Despite a peak in approvals, housing construction is set to rise across Australia over the next 18 months. Over 200,000 new homes are expected to come online, according to a new Housing Industry Association report. To put this in context, it ensures construction will grow at the second fastest level on record…But why?
There are emerging signs the housing market has already peaked. Banking measures taken to curb investor growth have hit particularly. More recently, a similar crackdown on owner occupiers is adding further pressure on demand. The big banks all lifted mortgage rates for owner occupied loans.
The effects of regulations aimed at investors took a while to kick in. APRA first instructed banks to limit investor lending to 10% back in 2014. But it wasn’t until the middle of this year that we saw evidence of the measures working.
In response, owner occupier loans grew as the rate that investor loans dried up. But over the next few months, we’ll likely see clearer signs of slowing lending among owner occupiers too. And yet…construction is on the rise.
Considering the present state of the market, why are 200,000 new homes slated for construction?
In all likelihood, we’re seeing a lag effect take place within the market. Signs the market was peaking only became apparent in August. It would make sense if a good portion of these building approvals came prior.
If that’s the case, this new supply of housing may hurt the market in the long run. It’s likely to speed up the extent of a market downturn. And it might even facilitate a wider economic crash.
There are two ways to look at this. On the one hand, it could be a positive development for the economy in the short term. Housing construction remains an important driver of economic activity. The sector accounts for 7.8% of Australia’s GDP. In fact, construction is seen as a key pillar in offsetting the effects of the mining downturn.
But a bigger concern is what this might do to house prices. And what a wider price decline means for the rest of the economy.
There’s a strong link between falling prices and the health of the economy. I’ve listed some of the key factors in this relationship below:
- It affects household wealth. As prices fall, it drags on consumer confidence. Households are less likely to spend, or take on more risky borrowing.

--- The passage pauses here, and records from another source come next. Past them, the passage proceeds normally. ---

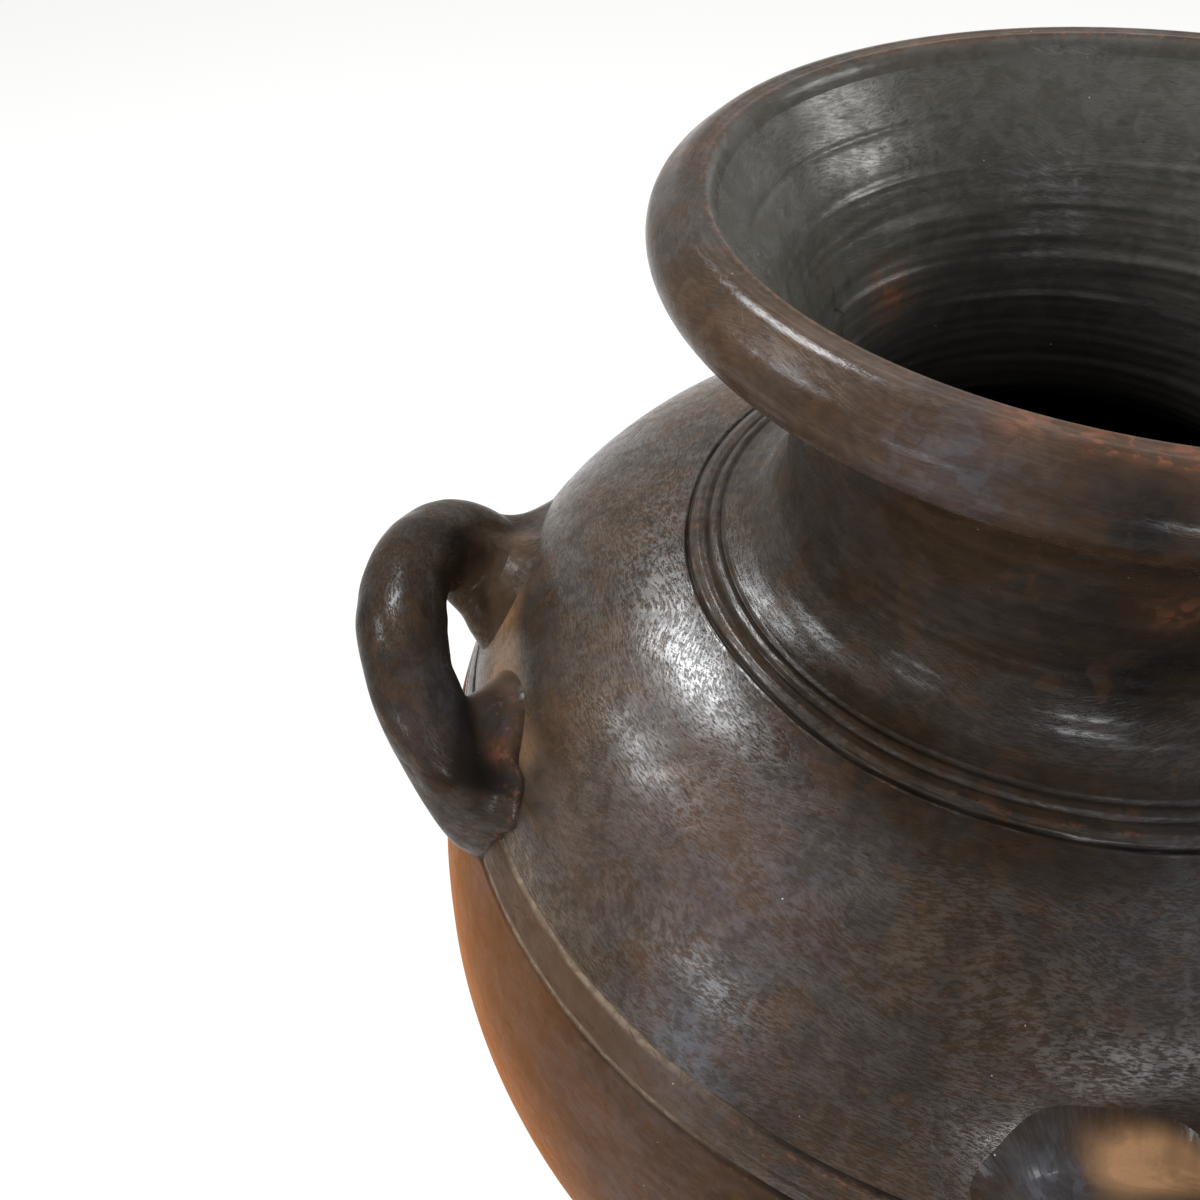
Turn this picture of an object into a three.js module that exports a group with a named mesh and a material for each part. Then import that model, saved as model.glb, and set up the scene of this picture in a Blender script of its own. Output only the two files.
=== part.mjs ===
// Dark burnished earthenware urn with four loop handles on its shoulder.
// Millimetres, +Z up. The origin is the centre of the flat base, and the left handle points to -X.

import * as THREE from 'three';
import { ParametricGeometry } from 'three/addons/geometries/ParametricGeometry.js';

// Overall form of the vessel
const URN_HEIGHT = 450;
const BASE_RADIUS = 82;
const BELLY_RADIUS = 200;
const BELLY_HEIGHT = 194;
const NECK_FOOT_RADIUS = 110.5;
const NECK_FOOT_HEIGHT = 340;
const NECK_RADIUS = 82;
const NECK_HEIGHT = 368;
const THROAT_RADIUS = 69.5;
const THROAT_HEIGHT = 356;
const RIM_RADIUS = 112.4;
const RIM_ROLL_RADIUS = 10.7;

// Thickness of the clay
const WALL = 10.5;
const FLOOR = 12;

// Slopes in degrees above the level, going outwards
const LOWER_WALL_SLOPE = 44;
const SHOULDER_SLOPE = -6;
const RING_SLOPE = -15;
const RIM_INNER_SLOPE = 54;

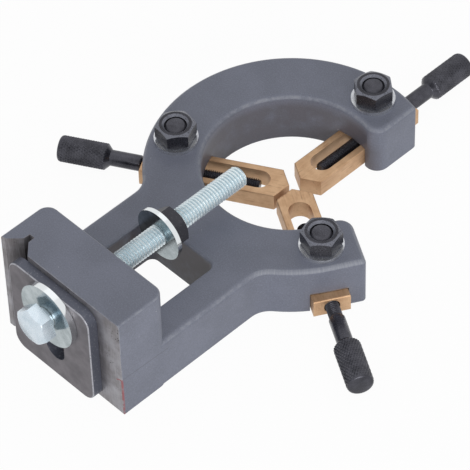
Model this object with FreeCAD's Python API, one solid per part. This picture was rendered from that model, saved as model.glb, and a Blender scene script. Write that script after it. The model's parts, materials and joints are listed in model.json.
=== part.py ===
import FreeCAD, Part
import math
import os
from collections import namedtuple

# Steady rest for a bench lathe: a cast C-shaped frame that stands on the bed ways, sliding bronze
# fingers that bear on a turning workpiece, and a bolt and slotted plate that clamp it to the bed.
#
# Millimetres. The rest lies on its flat back face: Z = 0 is that face and +Z is up out of it. The
# Z axis is the workpiece axis, through the middle of the ring. -Y points at the bed, +Y at the top
# finger, and +X towards the mouth of the ring.

Station = namedtuple("Station", "name angle tip_radius shoulder_gap nut_corner_angle")

# Casting
CENTRE_HEIGHT = 108.4
RING_BORE_RADIUS = 31.5
RING_WALL = 20.8
PLATE_THICKNESS = 21.2
BODY_WIDTH = 58.0
BASE_LENGTH = 21.5
BASE_HEIGHT = 45.5
ARM_HALF_WIDTH = 13.3
WINDOW_WIDTH = 32.4
WINDOW_LENGTH = 34.2
WINDOW_CORNER = 3.0
NECK_FILLET = 9.0
MOUTH_INNER_CORNER = 5.0
MOUTH_OUTER_CORNER = 1.5
BASE_CORNER = 4.5
FRONT_ROUND = 2.0
BACK_ROUND = 0.8
WINDOW_ROUND = 0.8
BASE_ROUND = 1.2

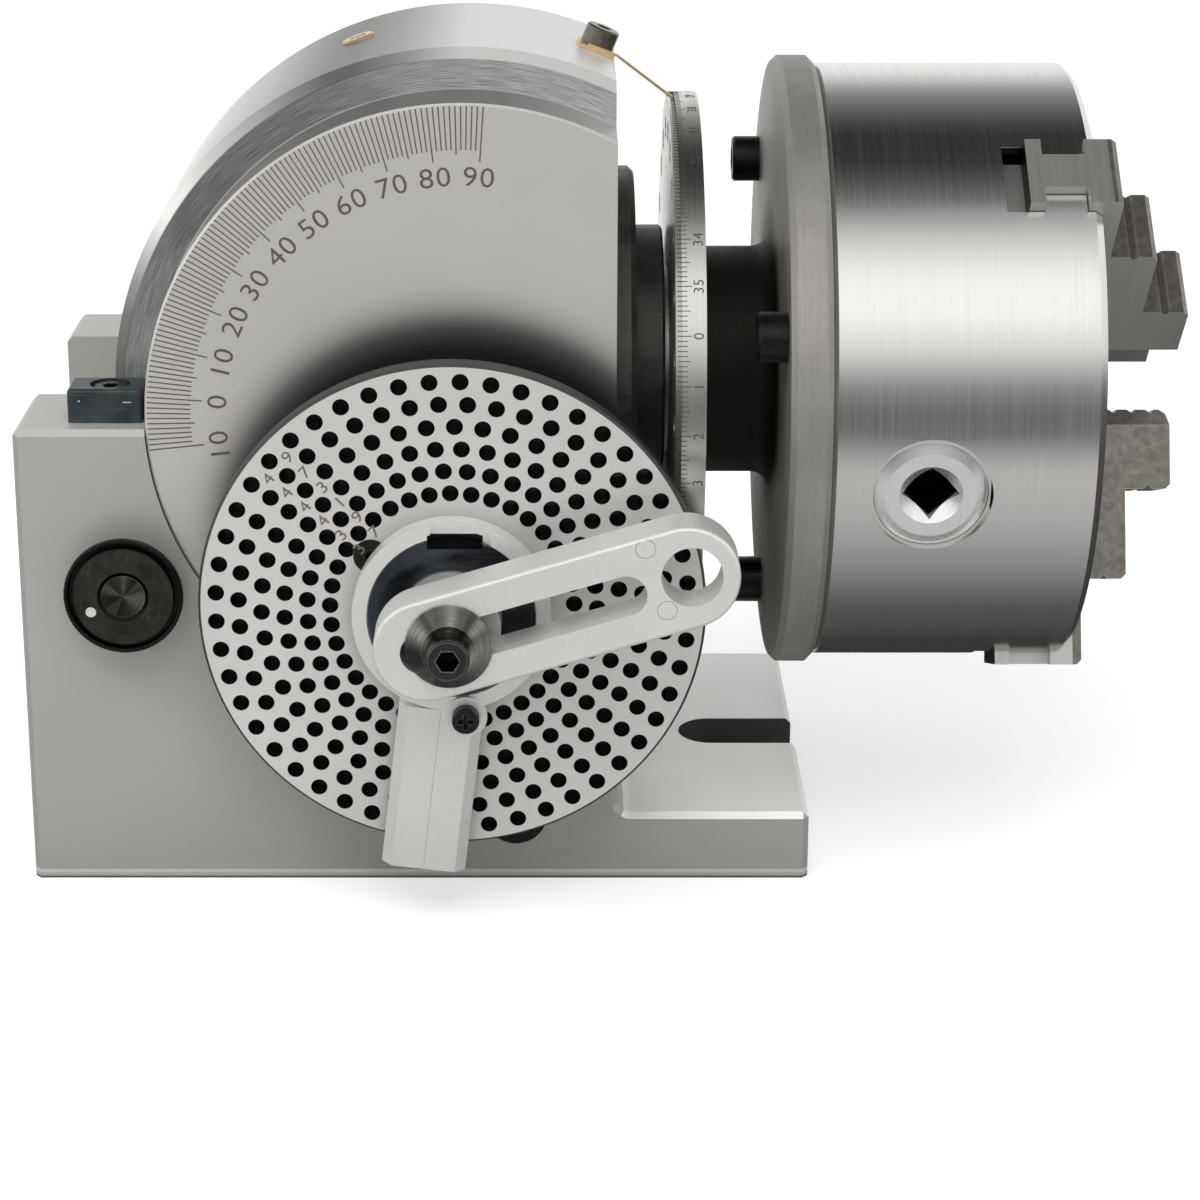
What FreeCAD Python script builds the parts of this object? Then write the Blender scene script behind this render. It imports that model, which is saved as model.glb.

- It reduces a home’s equity. Falling prices ensure that households can’t use their homes equity to finance other spending. Again, this has the effect of slowing consumer spending.

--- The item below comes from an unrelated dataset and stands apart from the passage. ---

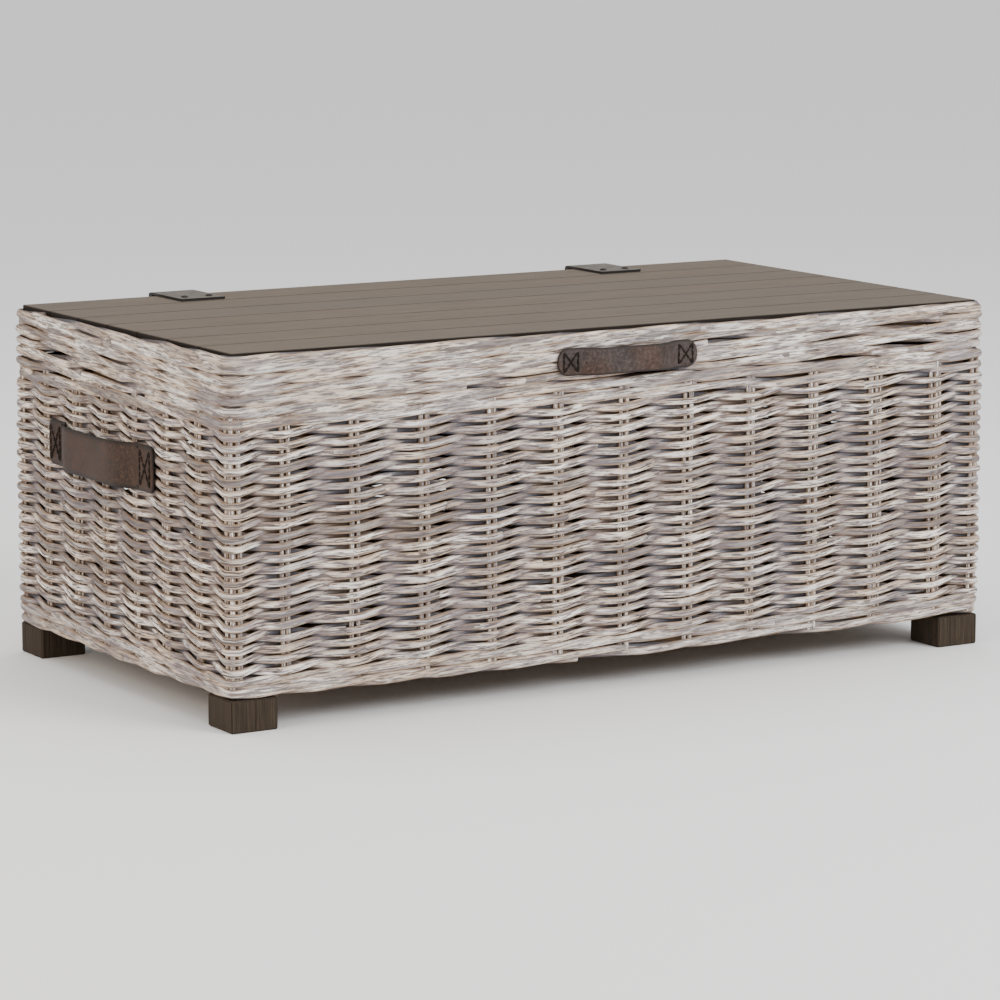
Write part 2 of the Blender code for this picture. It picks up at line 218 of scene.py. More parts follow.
class Mesh:
    """Collects tubes into one mesh, with what the wicker material reads at each vertex."""

    def __init__(self):
        self.points = []
        self.faces = []
        self.grain = []
        self.tone = []
        self.depth = []
        self.edge = []
        self.count = 0

    def tube(self, centre, first, second, radii, grain_along, tone, depth_of, edge_of,
             sides=RING_SIDES, squash=1.0):
        """A capped tube: rings about each centre, in the plane of the two directions."""
        rings = len(centre)
        angle = np.arange(sides) / sides * 2 * np.pi
        spread = radii[:, None, None]
        ring = centre[:, None, :] + spread * (squash * np.cos(angle)[None, :, None] * first[:, None, :]
                                              + np.sin(angle)[None, :, None] * second[:, None, :])
        base = self.count
        self.points.append(ring.reshape(-1, 3))
        ends = np.stack([centre[0], centre[-1]])
        self.points.append(ends)
        turn = np.arange(sides)
        following = (turn + 1) % sides
        starts = np.arange(rings - 1)[:, None] * sides
        near = (starts + turn[None, :]).ravel()
        side = (starts + following[None, :]).ravel()
        self.faces.append(np.stack([near, side, side + sides, near + sides], axis=1) + base)
        tip = base + rings * sides
        last = base + (rings - 1) * sides
        self.faces.append(np.stack([np.full(sides, tip), base + following, base + turn], axis=1))
        self.faces.append(np.stack([np.full(sides, tip + 1), last + turn, last + following], axis=1))
        offset = rng.uniform(0, 60, 3)
        grain = np.zeros((rings, sides, 3))
        grain[:, :, 0] = grain_along[:, None] + offset[0]
        grain[:, :, 1] = np.cos(angle)[None, :] + offset[1]
        grain[:, :, 2] = np.sin(angle)[None, :] + offset[2]
        self.grain += [grain.reshape(-1, 3), grain[[0, -1], 0, :]]
        depth = depth_of(ring)
        self.depth += [depth.ravel(), depth[[0, -1], 0]]
        edge = np.tile(edge_of(angle), (rings, 1))
        self.edge += [edge.ravel(), edge[[0, -1], 0]]
        self.tone.append(np.full(rings * sides + 2, tone))
        self.count += rings * sides + 2

    def build(self, name, material):
        """Make the object."""
        mesh = bpy.data.meshes.new(name)
        points = np.concatenate(self.points)
        quads = np.concatenate([faces for faces in self.faces if faces.shape[1] == 4])
        caps = np.concatenate([faces for faces in self.faces if faces.shape[1] == 3])
        corners = np.concatenate([quads.ravel(), caps.ravel()])
        totals = np.concatenate([np.full(len(quads), 4), np.full(len(caps), 3)])
        starts = np.concatenate([[0], np.cumsum(totals)[:-1]])
        mesh.vertices.add(len(points))
        mesh.vertices.foreach_set("co", points.ravel())
        mesh.loops.add(len(corners))
        mesh.loops.foreach_set("vertex_index", corners)
        mesh.polygons.add(len(totals))
        mesh.polygons.foreach_set("loop_start", starts)
        mesh.polygons.foreach_set("use_smooth", np.ones(len(totals), bool))
        mesh.update(calc_edges=True)
        mesh.validate()
        for label, kind, values in (("grain", "FLOAT_VECTOR", self.grain), ("tone", "FLOAT", self.tone),
                                    ("depth", "FLOAT", self.depth), ("edge", "FLOAT", self.edge)):
            store = mesh.attributes.new(label, kind, "POINT")
            field = "vector" if kind == "FLOAT_VECTOR" else "value"
            store.data.foreach_set(field, np.concatenate(values).astype(np.float32).ravel())
        mesh.materials.append(material)
        return link_object(name, mesh)


def recess(ring):
    """0 on the outer and inner crests of the weave, 1 at its middle, where the wicker material paints shade.
    """
    place = ring.copy()
    place[:, :, 1] -= MIDDLE_Y
    across = np.maximum(np.abs(place[:, :, 0]) - PATH_X, np.abs(place[:, :, 1]) - PATH_Y)
    return np.clip(1 - np.abs(across) / STAKE_PLANE, 0, 1)


def rod_edge(angle):
    """1 under a rod, 0 on its face, rising again over its top: the wicker material paints a tan band there and
    then a dark line of painted shade.
    """
    return np.where(np.sin(angle) < 0, -np.sin(angle), 0.85 * np.sin(angle))


def stake_edge(angle):
    """1 at both sides of a stake, 0 on its face: the wicker material paints a tan band there and then painted
    shade.
    """
    return np.abs(np.cos(angle))


def stake_depth(ring):
    """Stakes are pale on their crests and get painted shade at their sides, where they sink into the weave."""
    return np.clip((recess(ring) - 0.55) * 1.6, 0, 1)


def no_depth(values):
    """No hollows and no dark edges, for threads and nails: a zero for each vertex or each angle."""
    return 0 * (values[:, :, 0] if values.ndim == 3 else values)


def rod_ends():
    """Where one strand's rods begin and end, once round the box."""
    start = rng.uniform(0, PERIMETER)
    finish = start + PERIMETER
    cuts = [start]
    while cuts[-1] < finish - LAST_ROD_ROOM:
        cuts.append(cuts[-1] + rng.uniform(*ROD_LENGTHS))
    cuts[-1] = finish
    return list(zip(cuts, cuts[1:]))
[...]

- It affects the perception of the economy. When the market undergoes price falls, it reflects badly on the economy. People start getting jittery about the state of the economy. Rightly so, considering the importance of property in Australia. If people believe prices will drop, then they’ll put off buying property. If nothing else, that serves to push even more downward pressure on prices.
What this man reveals about the Australian property market goes against ALL popular commentary. But that’s nothing new — he’s used to causing a stir in the mainstream media. He predicted the 2008 US housing market crash as far back as 2004.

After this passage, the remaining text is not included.